Ancora, il femminismo si divide e non posso che condividere con Giorgia la triste considerazione che «il cliente è rimasto più diffusamente una proiezione di quello sulla “prostituta”: alla donna vittima corrisponde il cliente criminale». E ciò che viene più diffusamente non considerato dalle donne “abolizioniste” sono le altre e svariate forme di negoziazione economica nelle relazioni, come il lavoro di cura o i patti più o meno espliciti del matrimonio.

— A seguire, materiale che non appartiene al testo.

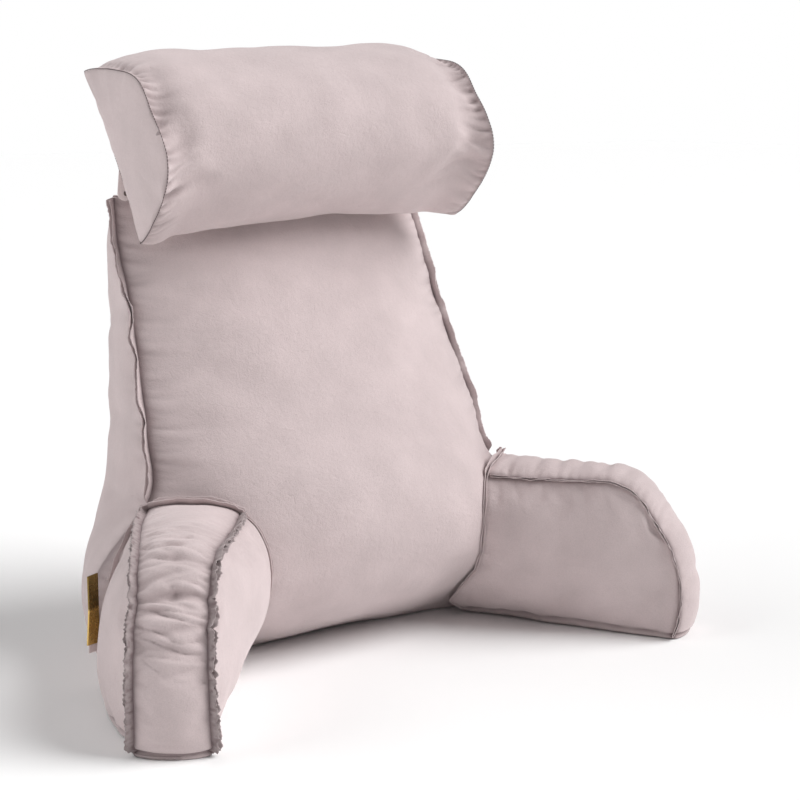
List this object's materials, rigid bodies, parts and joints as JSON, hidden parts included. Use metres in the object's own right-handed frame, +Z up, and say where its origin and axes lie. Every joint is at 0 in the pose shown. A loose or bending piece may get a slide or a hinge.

La domanda di sesso a pagamento sta dunque nella visione più ampia della sua rappresentazione nella società, dove il denaro non crea situazioni di dominio, quanto piuttosto «è il sistema di potere economico, politico e sociale in cui questa si inserisce». Pensare dunque che una legge contribuisca al mutamento culturale della mentalità e della domanda di sesso a pagamento pare davvero arduo quanto inutile da perseguire.
Un anno fa Leggendaria dedicava il numero di marzo al Feminist war, ovvero l’acuirsi degli scontri (chiamiamoli col loro nome) all’interno del femminismo su questioni cruciali come quella di cui abbiamo parlato finora e resi peggiori da una nuova maniera di schierarsi politicamente attraverso i social media. Scrivevo allora della mia riluttanza a intervenire in quelli che ormai non mi sento di definire dibattiti, all’arroccamento su posizioni che ricordano altri scenari prevalentemente maschili, da cui abbiamo per anni cercato di separarci. Nessuna delle posizioni sul sex working di cui abbiamo parlato finora è esente da pecche, sottolinea Tamar Pitch nella postfazione al volume di Serughetti. Vero, mi preme allo stesso tempo sottolineare che in Italia c’è una proposta di legge che riguarda la prostituzione e la possibile riapertura delle case chiuse, ci sono le elezioni europee dove già tira una preoccupante aria reazionaria. Occorre fare una politica che trovi formule ed elabori proposte che abbiano una credibilità e che mostrino meno il fianco scoperto del “dibattito” interno al femminismo.